The techniques are so potent that software that flags coins suspected of being obtained through crime now tags just about anything converted into or out of monero as high risk, according to Pawel Kuskowski, chief executive officer of Coinfirm, which helps exchanges and other companies avoid tainted money. That compares with only about 10 percent of bitcoin, he said.

“What we treat ‘high risk’ is something that’s anonymizing funds,” he said in a phone interview. “How are you going to prove that these funds are not coming from illegal sources?”

Monero is one of many privacy-focused coins, each offering different security features. Its main competitor, Zcash — which isn’t known to have a significant criminal following — can offer even better privacy protection. Instead of creating fake addresses to hide senders, it encrypts their true address. That makes it impossible to identify senders by looking for correlations in addresses used in multiple transactions to pinpoint the real one — a vulnerability for monero.
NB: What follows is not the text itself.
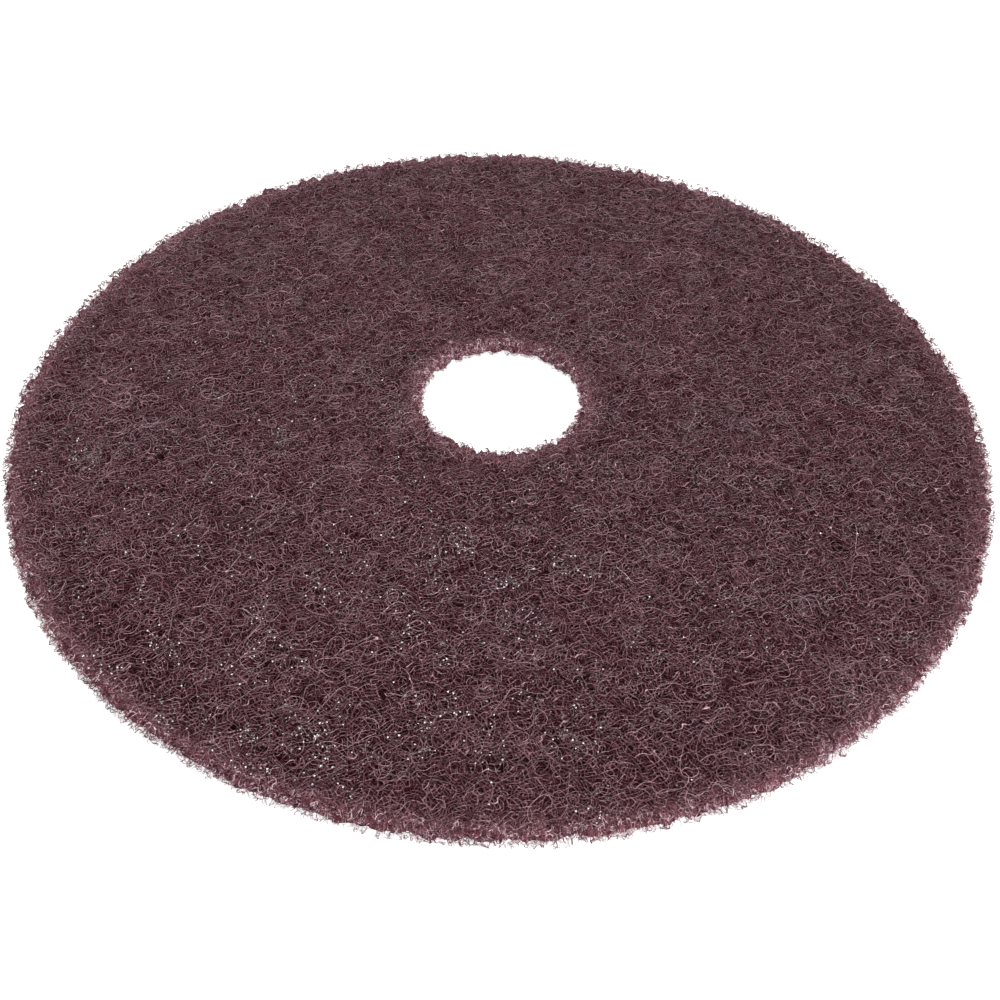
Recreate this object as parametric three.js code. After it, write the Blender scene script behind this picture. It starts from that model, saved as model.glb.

Still, Princeton University researchers recently developed a tool that helps them analyze Zcash transactions at least to some extent — but they haven’t been able to crack monero. And Zcash high-security features can’t be used on disposable burner phones, a favorite of criminals eager to stay anonymous.

Developers behind monero say they simply created a coin that protects privacy. Most people use it legitimately — they just don’t want others to know whether they’re buying a coffee or a car, Riccardo Spagni, core developer at monero, said in a phone interview.

“As a community, we certainly don’t advocate for monero’s use by criminals,” Spagni said. “At the same time if you have a decentralized currency, it’s not like you can prevent someone from using it. I imagine that monero provides massive advantages for criminals over bitcoin, so they would use monero.”

Yet criminals are probably only a fraction of monero’s users, according to Lucas Nuzzi, a senior analyst at Digital Asset Research, which provides research to institutional investors.

“As with any disruptive technology, many of the initial use cases revolve around illicit activities,” he wrote in an email. But as everyday people grow concerned about privacy and surveillance, “there is utility in these currencies that go beyond just a means of exchange for illicit goods.”